**STORED ROWS**
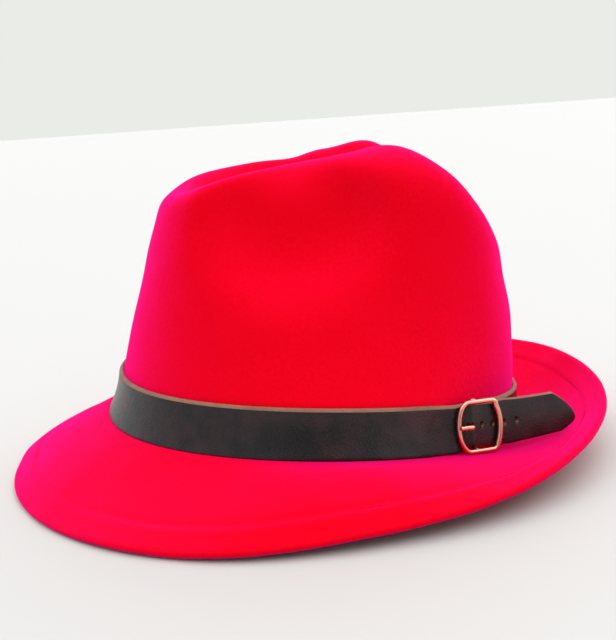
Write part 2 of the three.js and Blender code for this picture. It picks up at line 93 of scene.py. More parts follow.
def oval(angle, out, height):
    sine, cosine = np.sin(angle), np.cos(angle)
    x = head_width / 2 * np.sign(sine) * np.abs(sine) ** (2 / oval_fullness)
    y = -head_length / 2 * np.sign(cosine) * np.abs(cosine) ** (2 / oval_fullness)
    return np.stack([x, y, height + 0 * x], -1) + np.asarray(out + 0 * x)[..., None] * oval_normal(angle)


def foot_line(angle):
    return -band_wave * np.cos(2 * angle)


def flare(share):
    return band_flare * (1 - share) ** 2


def dented(angle, point):
    """Point of the crown, pressed in by the dents at both sides."""
    press = 0
    for side in (1, -1):
        apart = angle - side * math.radians(dent_direction)
        swing = np.arctan2(np.sin(apart), np.cos(apart)) / math.radians(dent_spread)
        above = point[..., 2] / crown_height - dent_height
        climb = above / np.where(above > 0, dent_rise, dent_fall)
        press = press + np.exp(-((swing**2 + climb**2) ** 3))
    moved = point - head_width * dent_depth * press[..., None] * oval_normal(angle)
    moved[..., 2] -= head_width * dent_sag * press
    return moved


def crown_wall(angle, share):
    band_top = foot_line(angle) + band_height
    crest = crown_height * around(crest_rows, angle)
    shoulder = head_width * around(shoulder_rows, angle)
    height = band_top + (crest - shoulder - band_top) * share
    rise = (height - band_top) / (crest - band_top)
    out = -head_width * around(lean_rows, angle) * rise
    out = out + 4 * head_width * around(bulge_rows, angle) * rise * (1 - rise)
    return out, height


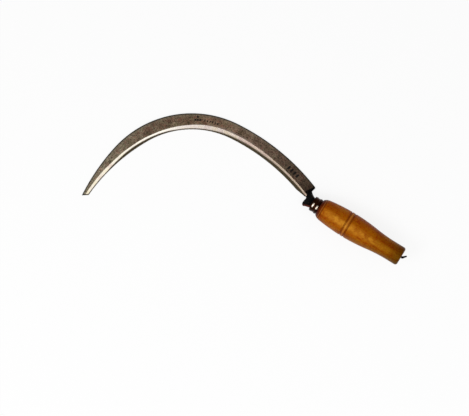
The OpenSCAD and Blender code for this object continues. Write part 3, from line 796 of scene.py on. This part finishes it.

**INSTRUCTIONS TO FOLLOW**
Print the lines above, unchanged, from the start of the records to the line with "return band_flare * (1 - share) ** 2", including that final line.

**REPLY**
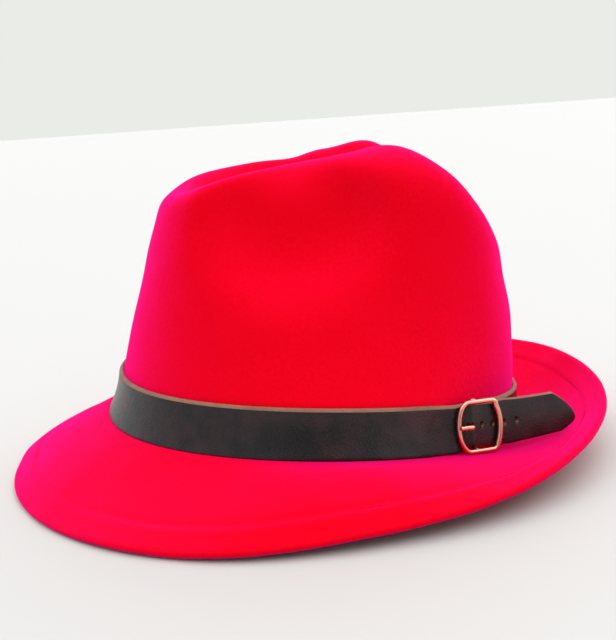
Write part 2 of the three.js and Blender code for this picture. It picks up at line 93 of scene.py. More parts follow.
def oval(angle, out, height):
    sine, cosine = np.sin(angle), np.cos(angle)
    x = head_width / 2 * np.sign(sine) * np.abs(sine) ** (2 / oval_fullness)
    y = -head_length / 2 * np.sign(cosine) * np.abs(cosine) ** (2 / oval_fullness)
    return np.stack([x, y, height + 0 * x], -1) + np.asarray(out + 0 * x)[..., None] * oval_normal(angle)


def foot_line(angle):
    return -band_wave * np.cos(2 * angle)


def flare(share):
    return band_flare * (1 - share) ** 2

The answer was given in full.